Memangkas prosedur yang berbelit-belit sekaligus menyederhanakan banyak peraturan yang tumpang tindih, memang merupakan salah satu kunci sukses dari kenerja pemerintahan yang sekaligus akan mempermudah upaya mencapai kesejahteraan masyarakat luas.

Tidak terlalu jelas tentang apa yang menjadi penyebab utama, akan tetapi kenyataannya yang terjadi adalah meluasnya penolakan terhadap gagasan Omnibus Law yang bahkan diiringi dengan demonstrasi yang anarkis di beberapa kota besar di Indonesia.

Ada penilaian tentang Omnibus Law ini yang terlalu dipaksakan, dalam arti terburu-buru dilakukan saat kita semua sibuk menghadapi pandemi Covid-19. Ada pula penilaian yang menyebutkan bahwa Omnibus Law sangat kurang disosialisasikan sebelumnya, sehingga dengan mudah dijadikan bahan untuk mengerahkan masa untuk berdemonstrasi menolak kebijakan itu.

Lebih dari itu bahkan banyak pula kalangan intelektual terpelajar dan para akedemisi yang mengulas secara detil isi dari Omnibus Law tersebut dengan kesimpulan banyak terdapat kekurangan dalam pasal-pasal di Omnibus Law tersebut. Pada intinya terlihat dipermukaan penolakan yang sangat kuat dari banyak pihak.

Sepintas, penolakan yang muncul terhadap Omnibus Law tentu saja menjadi sangat dipahami bila mengingat bahwa Omnibus Law bertujuan memangkas banyak prosedur dalam jajaran birokrasi terutama dalam masalah peijinan usaha.

Dengan dimudahkannya mekanisme perizinan, maka dipastikan akan banyak dampak yang terjadi bagi mereka yang selama ini justru menikmati kesemrawutan prosedur birokrasi dalam berbagai hal yang menyangkut perijinan. Pungutan liar yang selama puluhan tahun berjalan dengan “bebas” nya, seolah terlindungi oleh banyaknya peraturan, kini akan disederhanakan.

Omnibus Law memang bertujuan terutama sekali menutup kesempatan banyak orang untuk melakukan korupsi yang selama ini sudah merajalela. Sekali lagi, dengan Omnibus Law ini maka akan ada banyak pihak yang merasa dirugikan. Terlepas dari masih banyaknya kekurangan dari Omnibus Law ini, patut disayangkan langkah strategis Presiden yang sangat brilian ini mendapat tentangan yang luas.

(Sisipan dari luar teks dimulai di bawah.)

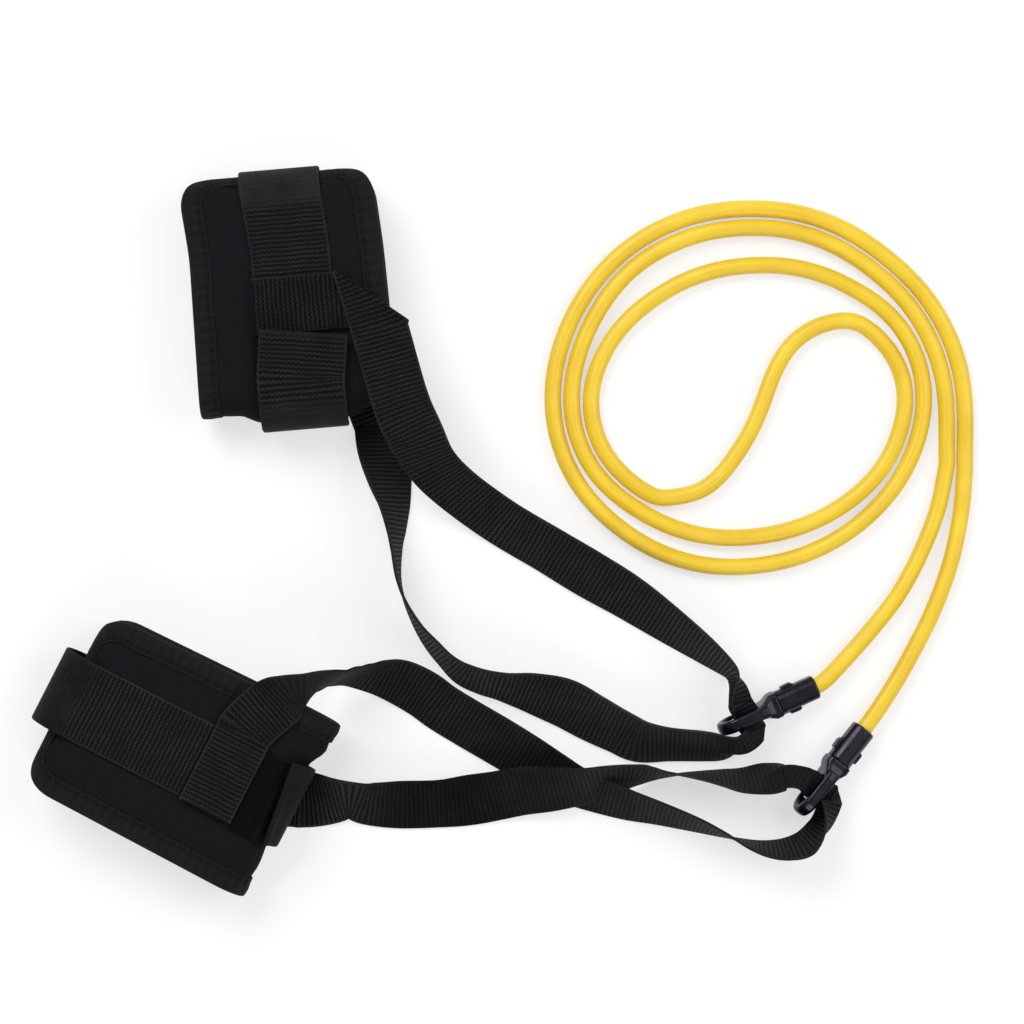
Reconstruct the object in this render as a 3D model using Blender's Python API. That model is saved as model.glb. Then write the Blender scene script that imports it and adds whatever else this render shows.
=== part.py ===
"""Stationary swim tether, lying flat as it is packed.

Two padded ankle cuffs each carry a webbing bridle. Each bridle runs through a snap
hook, and the two hooks hold the ends of one latex tube, which lies in a flat coil.
Metres, +Z up. The origin is on the floor, under the middle of the cuffs, bridles and hooks.
"""
import math

import bmesh
import bpy
from mathutils import Matrix, Vector

# Flat lay: places on the floor are written as pixels of the photograph
PIXEL = 0.000525
ORIGIN_PX = (453.66, 530.66)

# Clearances
CLEARANCE = 0.0003
CUT_OVERRUN = 0.002

# Webbing
WEBBING_THICKNESS = 0.0015
BRIDLE_WIDTH = 0.030
BELT_WIDTH = 0.0415
LAYER_PITCH = WEBBING_THICKNESS + CLEARANCE

# Cuff sleeve: neoprene pad wrapped to a flat loop with round bends
PAD_THICKNESS = 0.0045
PAD_BEND_RADIUS = 0.0165
PAD_STRAIGHT = 0.0950
PAD_WIDTH_AT_FOLD = 0.1015
PAD_WIDTH_AT_ENDS = 0.0965
PAD_CORNER_ALONG = 0.0230
PAD_CORNER_ACROSS = 0.0180
PAD_END_GAP = 0.0040
PAD_SHIFT = -0.0024

# Edge binding sewn round the pad
BINDING_WIDTH = 0.0100
BINDING_THICKNESS = 0.0008
BINDING_CLEARANCE = 0.0005

# Hook and loop closure
LOOP_STRIP_THICKNESS = 0.0010
LOOP_STRIP_WIDTH = 0.0455
LOOP_STRIP_SHIFT = -0.0016
TONGUE_WIDTH = 0.0455
HOOK_STRIP_THICKNESS = 0.0008
HOOK_STRIP_WIDTH = 0.0375
HOOK_STRIP_INSET = 0.0030
TONGUE_TIP_LIFT = 0.0008
TONGUE_PARTING = 0.0002

# Heights in a cuff
REAR_STRAND_TOP = WEBBING_THICKNESS
BELT_OFFSET = CLEARANCE
PAD_BOTTOM = REAR_STRAND_TOP + CLEARANCE + WEBBING_THICKNESS + BELT_OFFSET
CUFF_AXIS_HEIGHT = PAD_BOTTOM + PAD_BEND_RADIUS
LOOP_STRIP_OFFSET = BELT_OFFSET + LAYER_PITCH
HOOK_STRIP_OFFSET = LOOP_STRIP_OFFSET + LOOP_STRIP_THICKNESS + CLEARANCE
TONGUE_OFFSET = HOOK_STRIP_OFFSET + HOOK_STRIP_THICKNESS + CLEARANCE
PATCH_OFFSET = BELT_OFFSET + LAYER_PITCH

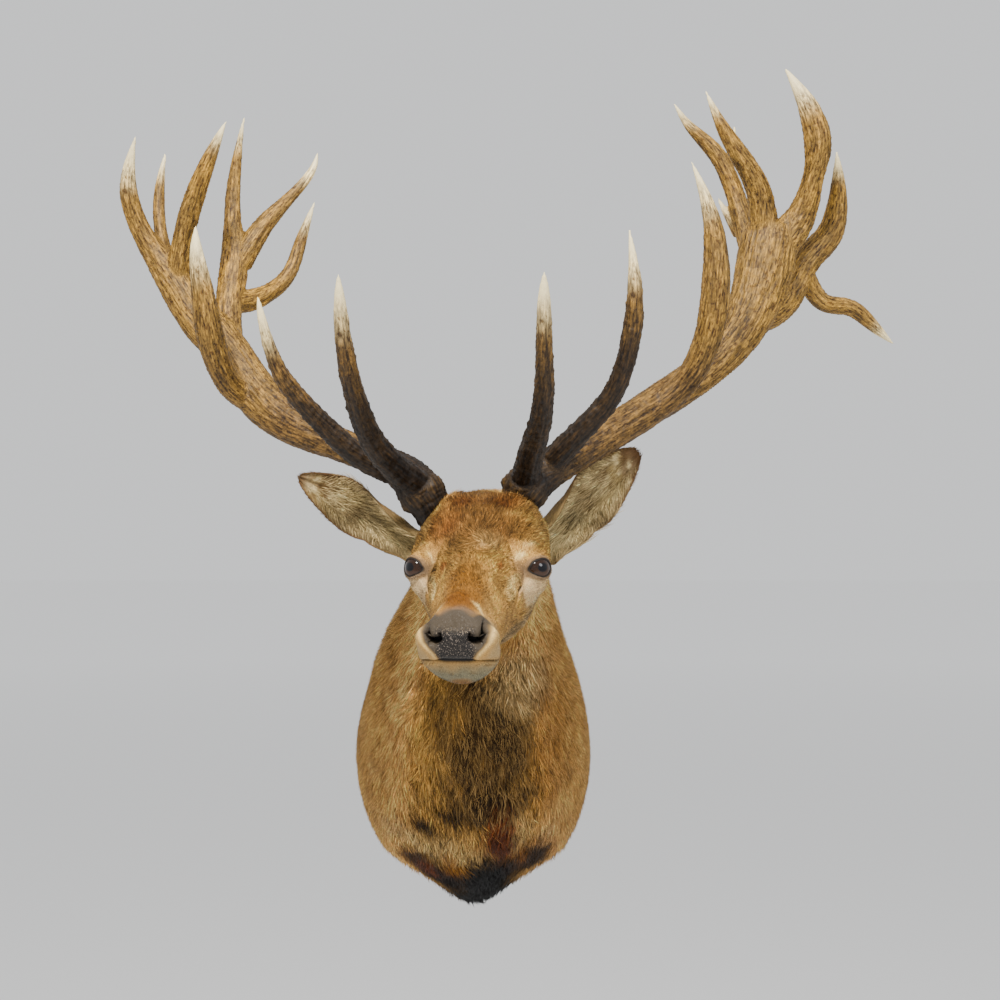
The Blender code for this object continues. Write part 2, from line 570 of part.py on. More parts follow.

Penolakan terhadap banyak hal menyangkut Omnibus Law terutama sekali mengarah kepada isi dari Omnibus Law itu sendiri. Yang pasti ide yang sangat bagus yang melatarbelakangi niat dari Omnibus Law seolah tenggelam dalam hiruk pikuk penolakan terhadap isi dari Omnibus Law. Serangan- serangan terhadap Omnibus Law selalu saja berlindung di bawah jargon demokrasi yang melegalkan soal perbedaan pendapat.

Atas nama demokrasi, selama ini yang terlihat semata adalah harus adanya kelompok oposisi untuk mengawasi kebijakan pemerintah. Di sisi lainnya persepsi tentang perbedaan pendapat adalah persoalan yang biasa dalam berdemokrasi. Lebih jauh lagi, demokrasi juga sering ditonjolkan dalam masalah kebebasan berbicara, yang kemudian terlihat kebablasan jauh dari unsur yang konstruktif.

Terlihat sekali banyak pihak yang sangat menikmati demokrasi yang seolah menempatkan diri sebagai bebas sekali yang tanpa batas. Pada akhrinya, maka bisa saja orang berkesimpulan bahwa dalam eforia berdemokrasi dengan sekian banyak kebebasan yang diperoleh, membawa kita semua pada apa sebenarnya yang menjadi tujuan kita bersama dalam bernegara.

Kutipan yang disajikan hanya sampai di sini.